Todo austríaco que for convocado para a luta tem que jurar fidelidade ao Führer. De bicicleta, o carteiro passa uma, duas, três vezes pela fazendinha de Franz. Ele olha apreensivo para a mulher, Franziska: é contra a guerra, nunca que jurará lealdade a Hitler.

“Uma Vida Oculta” é uma longa ruminação acerca dos dilemas de Franz. Fazer o que acredita ou proteger os que ama? Ceder e seguir em frente, ou fazer um sacrifício inócuo? Jurar em falso ou afirmar a verdade? Resistir ao mal é fortaleza ou vaidade? O mal está dentro ou fora de nós?

O filme é feito de indagações, música e imagens grandiosas. Há poucos diálogos, muitos sem legenda ou mesmo som. A angústia é mostrada por meio das cartas de Franz e Franziska. De paisagens intoleravelmente lindas. Dos rostos coléricos que agridem o casal.

Radegund inteira desconfia deles. Os que querem ajudá-los, os espectadores, todos desconfiam. Por que não se conformam? Por que querem ser diferentes? Acham-se superiores? Ecoa no filme a pergunta de “Middlemarch”: “Qual solidão é mais solitária que a desconfiança?”.

As pessoas sensatas —autoridades eclesiásticas, jurídicas e militares— dizem a Franz que, como ninguém verá a sua negativa, ela é absurda. Mas aquele homem comum é incomum: tem crenças e nelas persevera.

Como Franz é um católico fervoroso, que procura até um bispo em busca de orientação, a sua resistência ao nazismo é bem mais moral que política. Sua teimosia tem um quê de fanatismo. Está fora da história porque diz respeito a algo maior, inefável —irreal.

Malick e George Eliot fazem com que Franz e Dorothea cheguem por caminhos opostos ao sacrifício. A inglesa renuncia a seu destino heroico para fazer o bem a poucos. O austríaco desiste da comunhão entre os homens para afirmar sua fé.

A romancista acredita na santidade.

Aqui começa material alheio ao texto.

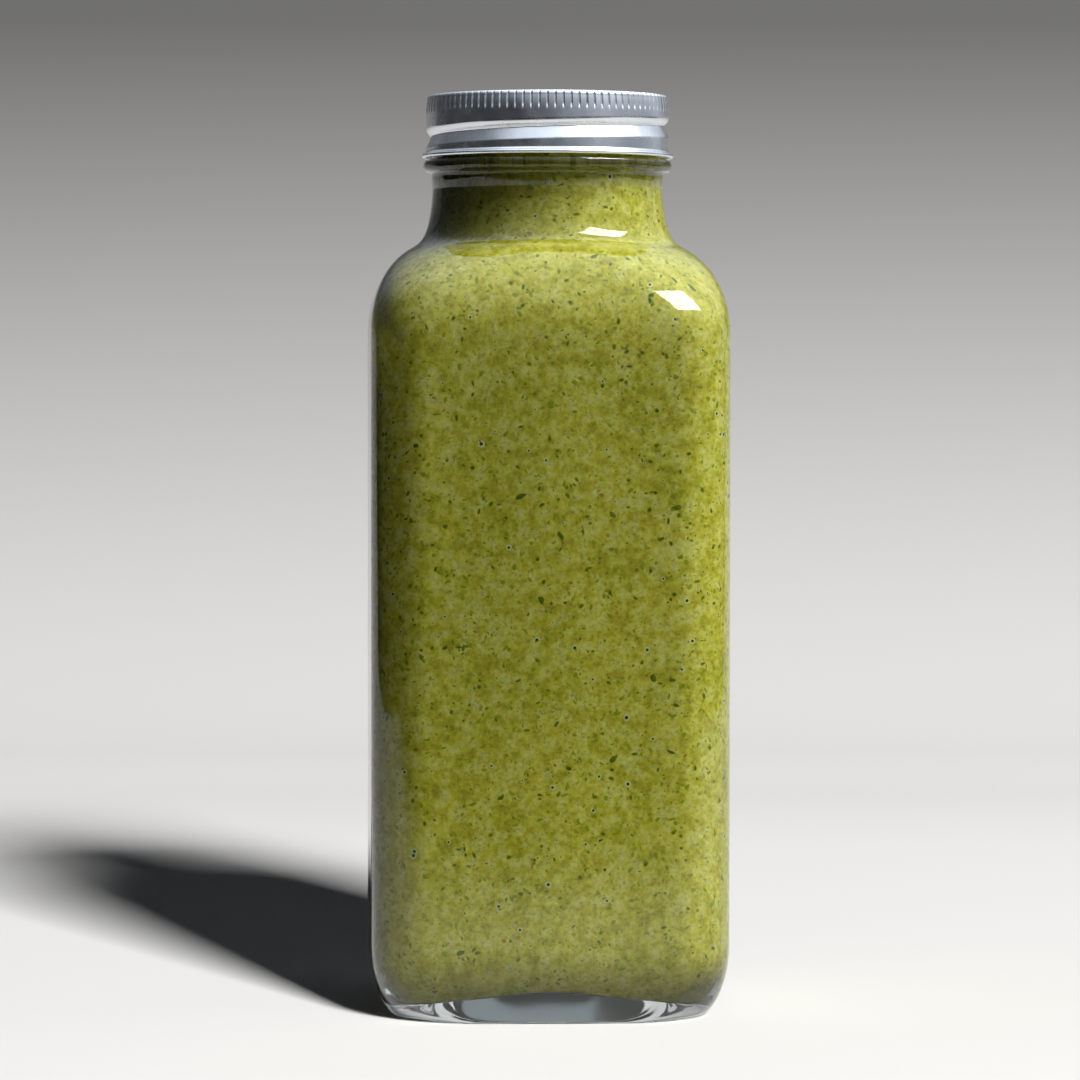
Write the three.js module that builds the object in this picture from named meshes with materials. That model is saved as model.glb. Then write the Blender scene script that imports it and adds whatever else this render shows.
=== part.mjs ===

No início de “Middlemarch”, ela aproxima Dorothea de Santa Teresa d’Ávila, a mística espanhola do século 16 que se sacrificou pelas pessoas pobres e próximas.

No fim do romance, ela escreve que, como situações históricas são irreproduzíveis, as novas Teresas —assim como as novas Antígonas— terão de buscar outras saídas. Caso de Dorothea, cuja humilde santidade é renunciar à glória da santidade triunfante.

É um destino oposto ao de Franz Jägerstätter, que vai da humildade à glória. Na vida real, ele foi desencorajado e até hostilizado pela hierarquia católica, que se compôs com o nazismo.

Em 2007, porém, sua vida oculta tornou-se história. Foi declarado mártir e beatificado pelo papa Bento 16 —talvez não por acaso um adolescente alemão que foi obrigado a se alistar na Juventude Hitlerista.